Kevin lived alone for seven years in this utter isolation, barefoot and without proper shelter, in order to sever his ties to the world and dedicate himself fully to God. After he returned form his time as a hermit, one of the most touching stories about a man's dedication to both God and nature occurred.

I'm going to retell the story here, but you'r doing yourself a misdeed if you don't scroll down and hear Seamus Heaney, one of the greatest modern poets, reading his poem about St. Kevin down below.

When Kevin returned from his 7 year hermitage, he still maintained ascetic practices in his monastery, especially during Lent.

One year, in the days leading up to Easter, Kevin had isolated himself in his cell for a period of extended fasting and prayer. He stood in the open window with his arms raised to God as he closed his eyes and prayed silently.

As he prayed, a small blackbird fluttered in the window, looking for a place to land. She saw Kevin's outstretched hand, looking to her bird eyes like a perfect little tree branch. She perched on his fingers, testing the strength, and found them quite sturdy.

Kevin didn't want to disturb the tired bird, so he remained perfectly still while she sat in his hand for a nap.

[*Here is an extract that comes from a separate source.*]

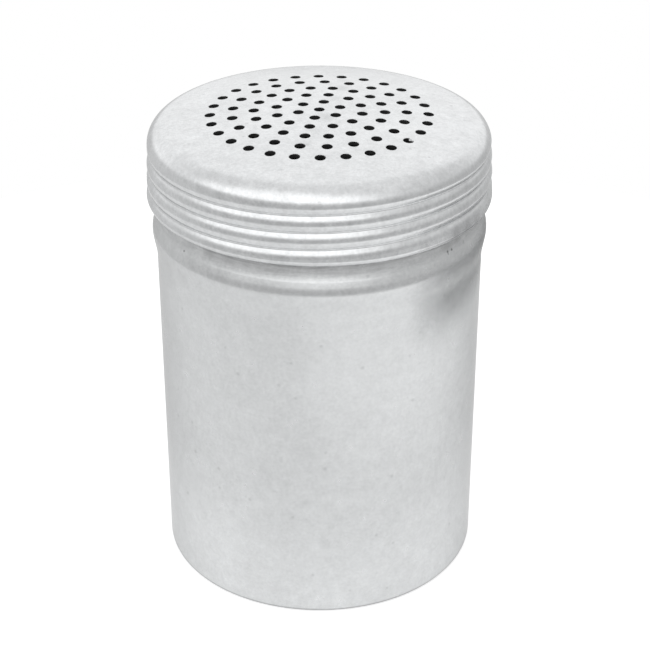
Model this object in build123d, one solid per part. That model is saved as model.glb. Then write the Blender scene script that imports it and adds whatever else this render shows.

After a little while, the bird took off again. However, Kevin still wasn't done with his prayer, so he stayed in the same position, with his arms raised heavenward.

Then, the same bird flew back in, this time with a stick in her hand. Kevin was confused, but didn't want to interrupt his prayer so he paid her no mind. She placed the stick in his hand and left.

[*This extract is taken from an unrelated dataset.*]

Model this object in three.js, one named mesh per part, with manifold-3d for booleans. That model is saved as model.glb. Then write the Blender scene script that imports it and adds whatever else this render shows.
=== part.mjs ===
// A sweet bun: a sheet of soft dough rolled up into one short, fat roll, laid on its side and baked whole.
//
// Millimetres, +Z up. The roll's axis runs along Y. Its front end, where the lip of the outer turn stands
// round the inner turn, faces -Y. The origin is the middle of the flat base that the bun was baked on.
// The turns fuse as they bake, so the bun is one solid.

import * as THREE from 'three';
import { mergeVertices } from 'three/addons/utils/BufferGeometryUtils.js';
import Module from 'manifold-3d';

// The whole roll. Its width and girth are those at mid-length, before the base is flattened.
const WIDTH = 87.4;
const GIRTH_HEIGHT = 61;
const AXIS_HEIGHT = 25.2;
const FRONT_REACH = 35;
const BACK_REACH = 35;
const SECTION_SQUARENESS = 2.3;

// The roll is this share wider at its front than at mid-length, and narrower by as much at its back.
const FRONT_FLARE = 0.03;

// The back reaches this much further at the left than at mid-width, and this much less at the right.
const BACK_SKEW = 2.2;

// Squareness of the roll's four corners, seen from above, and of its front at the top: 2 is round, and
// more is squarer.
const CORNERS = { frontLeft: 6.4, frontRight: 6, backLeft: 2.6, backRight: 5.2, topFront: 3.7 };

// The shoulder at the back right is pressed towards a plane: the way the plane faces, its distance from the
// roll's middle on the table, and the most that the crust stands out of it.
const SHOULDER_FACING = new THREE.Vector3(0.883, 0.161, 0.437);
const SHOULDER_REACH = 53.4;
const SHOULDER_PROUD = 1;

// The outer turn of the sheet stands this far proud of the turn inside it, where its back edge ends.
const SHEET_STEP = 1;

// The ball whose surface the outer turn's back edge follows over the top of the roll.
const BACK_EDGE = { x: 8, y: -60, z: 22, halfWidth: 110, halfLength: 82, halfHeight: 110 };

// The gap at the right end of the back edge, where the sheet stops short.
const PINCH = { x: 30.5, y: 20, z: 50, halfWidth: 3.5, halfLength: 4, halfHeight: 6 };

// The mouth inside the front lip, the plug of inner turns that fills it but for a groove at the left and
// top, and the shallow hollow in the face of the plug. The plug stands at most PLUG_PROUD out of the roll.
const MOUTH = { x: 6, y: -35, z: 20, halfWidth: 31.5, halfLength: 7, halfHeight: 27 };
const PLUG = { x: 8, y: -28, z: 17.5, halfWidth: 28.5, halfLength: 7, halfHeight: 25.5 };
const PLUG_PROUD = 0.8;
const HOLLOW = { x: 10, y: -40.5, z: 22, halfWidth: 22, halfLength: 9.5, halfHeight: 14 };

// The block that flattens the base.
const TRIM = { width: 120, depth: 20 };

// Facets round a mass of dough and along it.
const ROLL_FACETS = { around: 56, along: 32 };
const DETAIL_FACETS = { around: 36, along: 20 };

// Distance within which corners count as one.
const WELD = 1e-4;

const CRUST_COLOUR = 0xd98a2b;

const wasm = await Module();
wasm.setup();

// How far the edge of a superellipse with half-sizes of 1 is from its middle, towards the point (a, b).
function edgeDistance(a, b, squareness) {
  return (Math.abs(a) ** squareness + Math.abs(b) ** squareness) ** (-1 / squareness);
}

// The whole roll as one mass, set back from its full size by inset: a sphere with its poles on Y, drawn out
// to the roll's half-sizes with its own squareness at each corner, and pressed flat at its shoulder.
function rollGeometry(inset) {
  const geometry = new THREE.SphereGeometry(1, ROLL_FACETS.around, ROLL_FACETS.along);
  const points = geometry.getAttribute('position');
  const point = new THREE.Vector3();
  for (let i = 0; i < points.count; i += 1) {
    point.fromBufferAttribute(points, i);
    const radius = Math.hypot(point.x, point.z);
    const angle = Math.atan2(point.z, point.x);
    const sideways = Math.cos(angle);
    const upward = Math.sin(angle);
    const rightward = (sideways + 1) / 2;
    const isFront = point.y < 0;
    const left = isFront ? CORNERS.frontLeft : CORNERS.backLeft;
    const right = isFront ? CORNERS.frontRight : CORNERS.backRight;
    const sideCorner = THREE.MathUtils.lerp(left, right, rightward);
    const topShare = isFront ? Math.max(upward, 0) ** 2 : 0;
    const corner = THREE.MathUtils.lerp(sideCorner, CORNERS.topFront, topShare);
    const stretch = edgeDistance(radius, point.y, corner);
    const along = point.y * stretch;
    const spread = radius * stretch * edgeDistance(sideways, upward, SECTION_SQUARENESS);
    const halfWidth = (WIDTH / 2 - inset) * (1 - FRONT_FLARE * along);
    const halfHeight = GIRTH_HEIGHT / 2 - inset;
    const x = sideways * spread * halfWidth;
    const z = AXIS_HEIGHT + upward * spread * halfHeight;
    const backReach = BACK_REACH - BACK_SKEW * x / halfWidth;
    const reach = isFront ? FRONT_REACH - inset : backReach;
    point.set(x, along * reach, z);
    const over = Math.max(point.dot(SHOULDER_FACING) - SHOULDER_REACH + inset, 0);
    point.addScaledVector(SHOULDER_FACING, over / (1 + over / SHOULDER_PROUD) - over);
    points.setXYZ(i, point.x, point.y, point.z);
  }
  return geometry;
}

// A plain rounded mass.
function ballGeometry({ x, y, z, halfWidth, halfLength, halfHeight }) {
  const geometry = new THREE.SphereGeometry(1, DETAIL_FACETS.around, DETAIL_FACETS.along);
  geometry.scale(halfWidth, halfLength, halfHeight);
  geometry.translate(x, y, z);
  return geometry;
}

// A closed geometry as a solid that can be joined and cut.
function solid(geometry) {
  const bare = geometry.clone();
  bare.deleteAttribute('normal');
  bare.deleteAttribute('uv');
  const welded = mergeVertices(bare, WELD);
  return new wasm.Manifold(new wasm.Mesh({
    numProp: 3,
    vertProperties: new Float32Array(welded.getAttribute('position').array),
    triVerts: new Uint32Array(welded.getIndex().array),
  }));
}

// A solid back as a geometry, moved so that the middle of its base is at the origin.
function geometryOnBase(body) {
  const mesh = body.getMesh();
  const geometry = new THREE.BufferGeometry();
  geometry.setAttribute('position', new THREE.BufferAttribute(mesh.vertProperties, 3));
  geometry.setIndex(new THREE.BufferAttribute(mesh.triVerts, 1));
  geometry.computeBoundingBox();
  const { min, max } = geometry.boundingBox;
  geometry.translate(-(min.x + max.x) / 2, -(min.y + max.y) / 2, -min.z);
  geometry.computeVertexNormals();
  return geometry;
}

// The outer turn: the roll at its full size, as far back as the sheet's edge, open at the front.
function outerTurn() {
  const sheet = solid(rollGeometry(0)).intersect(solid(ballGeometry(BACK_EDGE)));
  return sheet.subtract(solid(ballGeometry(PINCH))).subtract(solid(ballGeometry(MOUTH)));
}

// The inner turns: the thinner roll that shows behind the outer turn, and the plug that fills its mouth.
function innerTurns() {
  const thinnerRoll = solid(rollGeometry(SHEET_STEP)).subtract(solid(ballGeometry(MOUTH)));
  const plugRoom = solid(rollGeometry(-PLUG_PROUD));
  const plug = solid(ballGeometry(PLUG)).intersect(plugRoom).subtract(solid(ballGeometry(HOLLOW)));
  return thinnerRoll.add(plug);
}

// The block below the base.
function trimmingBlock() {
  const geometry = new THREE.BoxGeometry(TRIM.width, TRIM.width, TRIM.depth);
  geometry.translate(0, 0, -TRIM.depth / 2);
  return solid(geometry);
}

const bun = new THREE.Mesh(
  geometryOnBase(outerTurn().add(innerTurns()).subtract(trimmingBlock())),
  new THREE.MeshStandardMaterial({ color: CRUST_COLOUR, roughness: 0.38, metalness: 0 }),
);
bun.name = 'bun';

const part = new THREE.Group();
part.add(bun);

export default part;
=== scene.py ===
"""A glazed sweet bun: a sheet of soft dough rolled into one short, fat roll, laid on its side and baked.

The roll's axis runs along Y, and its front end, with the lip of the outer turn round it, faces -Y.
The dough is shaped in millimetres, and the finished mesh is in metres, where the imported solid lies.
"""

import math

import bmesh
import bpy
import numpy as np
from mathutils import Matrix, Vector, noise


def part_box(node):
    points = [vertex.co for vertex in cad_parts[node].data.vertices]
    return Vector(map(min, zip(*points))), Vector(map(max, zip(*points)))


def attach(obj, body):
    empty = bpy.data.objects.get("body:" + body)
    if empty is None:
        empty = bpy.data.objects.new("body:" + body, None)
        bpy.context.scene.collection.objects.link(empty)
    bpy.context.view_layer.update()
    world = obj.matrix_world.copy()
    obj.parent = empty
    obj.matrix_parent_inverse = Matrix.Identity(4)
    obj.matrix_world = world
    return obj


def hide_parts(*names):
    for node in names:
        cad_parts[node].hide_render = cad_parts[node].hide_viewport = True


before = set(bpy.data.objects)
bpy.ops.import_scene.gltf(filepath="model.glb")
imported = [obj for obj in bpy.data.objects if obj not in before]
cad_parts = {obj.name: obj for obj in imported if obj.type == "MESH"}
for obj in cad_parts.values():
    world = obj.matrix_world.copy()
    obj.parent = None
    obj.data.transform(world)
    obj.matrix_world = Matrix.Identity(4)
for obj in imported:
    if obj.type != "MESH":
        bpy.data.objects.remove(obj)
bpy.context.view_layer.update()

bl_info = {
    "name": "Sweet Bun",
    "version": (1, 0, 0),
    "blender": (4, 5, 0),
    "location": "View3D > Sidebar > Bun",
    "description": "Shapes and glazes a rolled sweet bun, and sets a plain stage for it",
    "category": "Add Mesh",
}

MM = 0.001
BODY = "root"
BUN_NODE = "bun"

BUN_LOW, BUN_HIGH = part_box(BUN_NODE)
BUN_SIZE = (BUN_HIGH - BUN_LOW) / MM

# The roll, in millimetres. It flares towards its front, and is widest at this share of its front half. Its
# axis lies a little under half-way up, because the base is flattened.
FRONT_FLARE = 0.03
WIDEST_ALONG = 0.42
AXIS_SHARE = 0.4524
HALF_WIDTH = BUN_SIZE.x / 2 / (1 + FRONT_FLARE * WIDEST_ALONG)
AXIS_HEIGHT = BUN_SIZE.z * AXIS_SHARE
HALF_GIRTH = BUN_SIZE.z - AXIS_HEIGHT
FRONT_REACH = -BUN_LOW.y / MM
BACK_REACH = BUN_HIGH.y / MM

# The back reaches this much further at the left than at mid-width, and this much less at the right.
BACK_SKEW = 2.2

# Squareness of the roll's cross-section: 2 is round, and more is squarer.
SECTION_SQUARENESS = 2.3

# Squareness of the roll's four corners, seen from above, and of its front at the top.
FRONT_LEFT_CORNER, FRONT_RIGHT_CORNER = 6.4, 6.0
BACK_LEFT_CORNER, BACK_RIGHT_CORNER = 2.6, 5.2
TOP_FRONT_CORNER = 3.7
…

Soon, she returned with another stick, placing, and again left. Kevin stood praying all the while. She returned again and again, bringing new twigs and reeds each time, and it soon became clear that she wasn't bringing him gifts - she was building a nest.

Eventually, Kevin finished his prayer, but by that time the poor bird had spent the day building an entire nest in his outstretched hand. Kevin couldn't bear to make her waste all that work, so he remained standing with his arms raised all night long.

When he looked again in the morning, he saw a little glint of blue in the nest. The bird had laid an egg! He certainly couldn't disrupt her now!

Over the next couple days, she laid a few more eggs, and still Kevin stood.

In fact, he stood there all spring, waiting until the eggs hatched, and the hatchlings grew feathers and learned to fly before he finally lowered his tired hand.

This isn't the only incredible story about St. Kevin's interaction with creatures of the natural world. Another says how he fed his entire monastery just by fish that otters delivered to him. 

St. Francis of Assisi is the patron saint of animals. It's worth noting that young Francis studied at a French monastery that was established by another Irish monk a little after the period of St. Kevin's life. It's easy to believe that Irish stories like St. Kevin's influenced Francis' own joy with nature.